10 anni dopo l’arresto di Massimo Bossetti, con una sentenza all’ergastolo blindata in tre gradi di giudizio conclusi nel 2018, la difesa, rappresentata dai legali Claudio Salvagni e Paolo Camporini, ha potuto vedere per la prima volta i reperti dell’omicidio di Yara Gambirasio. Guardare, sì, ma non toccare: contrariamente a quanto era stato disposto nel 2019, con una autorizzazione concessa per l’analisi, i consulenti del condannato non hanno potuto svolgere alcun accertamento sul materiale conservato – tra cui indumenti della vittima e 54 campioni di Dna (verosimilmente distrutti dopo la decisione del pm Letizia Ruggeri di spostarli da 80 gradi sottozero a temperatura ambiente nonostante l’assenza del provvedimento di un giudice e la loro potenziale capacità probatoria) -, limitandosi alla mera osservazione esterna.
Già questa, però, si sarebbe rivelata sufficiente, secondo l’avvocato Salvagni, a intravedere la possibilità di eseguire esami che potrebbero servire ai difensori nell’ottica di una istanza di revisione del processo. Sui vestiti di Yara, infatti, vi sarebbe la presenza di macchie non analizzate all’epoca e un particolare, relativo alle scarpe della 13enne, ha destato l’attenzione degli avvocati di Bossetti: sembrerebbero così pulite e ben conservate da spingere la difesa, ancora una volta, a sostenere l’impossibilità di una permanenza del cadavere per 3 mesi – dalla scomparsa datata 26 novembre 2010 al ritrovamento del corpo, avvenuto il 26 febbraio 2011 – in quel campo di Chignolo d’Isola provato dalle rigide condizioni meteo dell’inverno bergamasco. Questo, e molti altri dettagli di ciò che la difesa spera di analizzare, sono stati descritti da Salvagni in una recente intervista rilasciata ad Andrea Lombardi attraverso il suo canale YouTube. Dichiarazioni rese mentre a Venezia si decide sulla sorte dell’inchiesta per frode processuale e depistaggio che, dal 2022, vede indagata la pm Letizia Ruggeri – titolare dell’indagine sul caso di Yara – a seguito della denuncia di Bossetti sulla distruzione delle provette di Dna contenenti anche la traccia “Ignoto 1” che lo inchiodò al fine pena mai. Oggi, 24 luglio, il gip deciderà se accogliere la richiesta di archiviazione proposta dalla Procura del capoluogo veneto o se ammettere l’opposizione avanzata dai legali di Bossetti e portare così il magistrato al rinvio a giudizio.

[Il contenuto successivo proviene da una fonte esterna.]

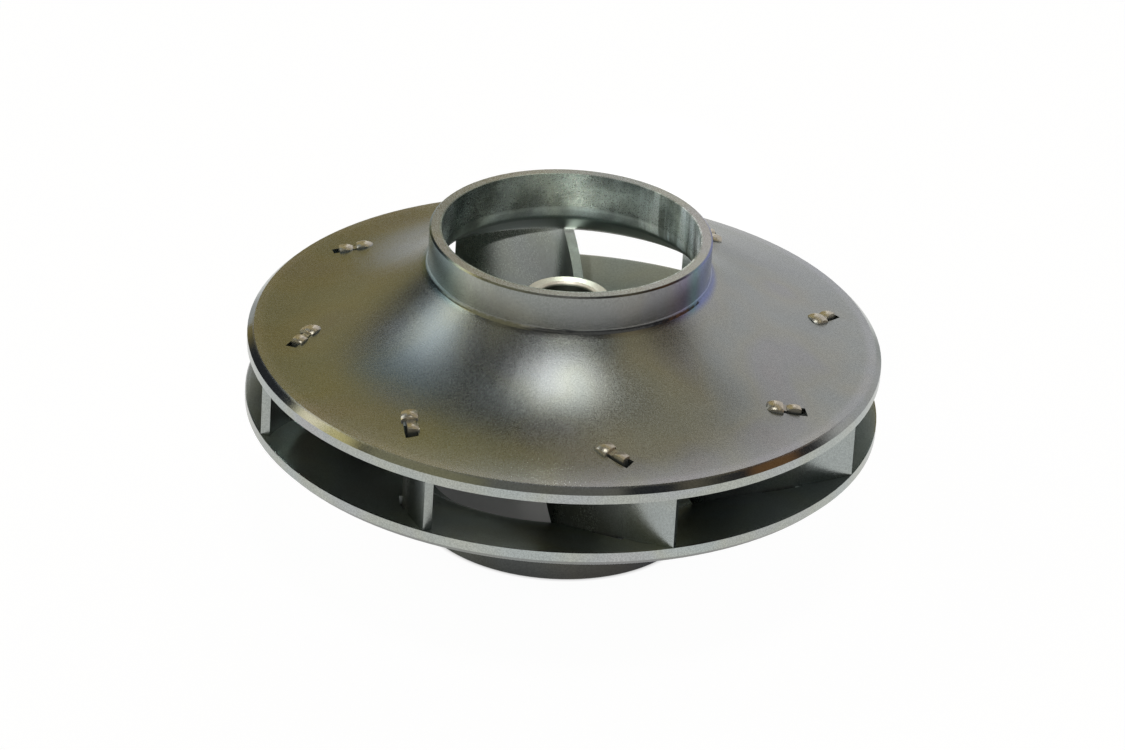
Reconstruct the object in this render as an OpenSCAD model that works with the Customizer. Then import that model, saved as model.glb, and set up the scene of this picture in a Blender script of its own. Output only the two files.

Omicidio Yara, Bossetti spera ancora: quali reperti mancano all’appello secondo l’avvocato Salvagni
Massimo Bossetti continua a dirsi estraneo all’omicidio di Yara Gambirasio e spera ancora di poter analizzare i reperti, Dna compreso. Lo ha ribadito nella docuserie Netflix Il caso Yara: oltre ogni ragionevole dubbio, uscita in Italia il 16 luglio scorso e finita al centro della querelle tra innocentisti e colpevolisti (ritenuta da questi ultimi una sorta di “apologia” dell’assassino): “I veri assassini ridono di me (…). La pm Ruggeri mi ha distrutto la vita“.
Sempre ai microfoni di Andrea Lombardi, pochi giorni fa, l’avvocato Claudio Salvagni, che assiste Bossetti fin dal suo arresto, ha precisato che la difesa ha potuto visionare soltanto una parte dei reperti relativi all’omicidio di Yara e che molti, alcuni dei quali di notevole interesse in ottica difensiva, mancherebbero all’appello. “Incredibilmente non c’erano tutti, infatti abbiamo recentemente chiesto di vedere anche gli altri, tutti quelli che sono agli atti. C’è un elenco ben preciso. Mancavano le chiavi, il cordino del lettore mp3, il lettore stesso, la famosa Sim del telefono (mai ritrovato), i guanti, che sono importantissimi perché su quelli fu trovato il Dna di un uomo e di una donna (definiti Uomo 1 e Donna 1). Tutti questi reperti non erano custoditi all’Ufficio corpi di reato e, al momento, non sappiamo dove sono. Vogliamo sapere dove sono andati a finire, non è normale“.